Priorytetem był powrót do szkół ośmioklasowych i likwidacja gimnazjów. Na takie
rozwiązanie zdecydowaliśmy się, wsłuchując się w to, co mówią rodzice.
Docierały do nas sygnały, że model gimnazjalny się nie sprawdził. Zmieniliśmy
więc system. Gimnazja wygaszamy, pojawiają się czasem problemy, bo to duże
przedsięwzięcie. Mamy jednak dużo przykładów, gdzie ten proces przechodzi
bezboleśnie, bo jest zrozumienie ze strony samorządu.
Niektóre grupy zawodowe doczekały się także podwyżek…
Wprowadziliśmy sporo programów, które w efekcie doprowadziły do podwyższenia wynagrodzenia. W ciągu ostatnich trzech lat zrobiliśmy w tej materii bardzo dużo. To jednak nie koniec, mamy konkretne plany na dalsze lata. Chcemy podnieść standard życia Polaków. Zatrzymać ich w kraju, sprawić, by nie wyjeżdżali za granicę. Ostatnio wprowadziliśmy podwyżki w służbie zdrowia. Dzięki temu zatrzymaliśmy całkowicie emigrację zarobkową pielęgniarek. Z danych statystycznych wynika, że pielęgniarki nie tylko nie wyjeżdżają z kraju, ale nawet wracają do Polski. Też możemy się pochwalić, że w ciągu ostatnich czterech lat w Polsce powstało dwadzieścia nowych szkół pielęgniarskich.
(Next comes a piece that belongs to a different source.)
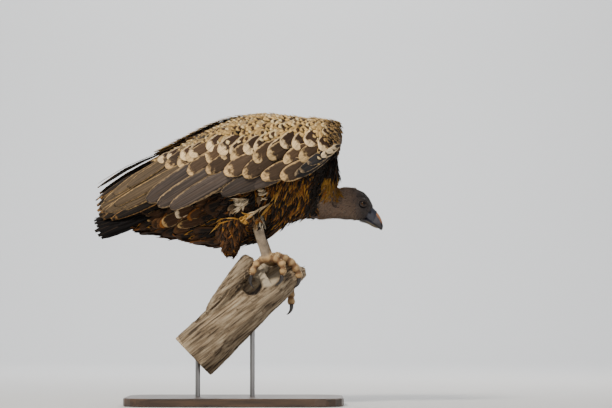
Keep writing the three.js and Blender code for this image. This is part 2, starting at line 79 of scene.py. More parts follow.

No i mamy emerytury dla mam…
Emerytura Mama + to rozwiązanie dla kobiet, które wychowały czwórkę dzieci i nie pracowały zawodowo. Dzięki temu programowi otrzymają emeryturę. Jest ona już faktem. Pierwsze wnioski trafiają do ZUS i są wypłacane. Naszym celem jest poprawa godności rodziny, stworzenie godziwych warunków do jej rozwoju, warunków do wychowywania dzieci. Pokazaliśmy, że jesteśmy wiarygodni, że jak coś obiecujemy, to dotrzymujemy słowa.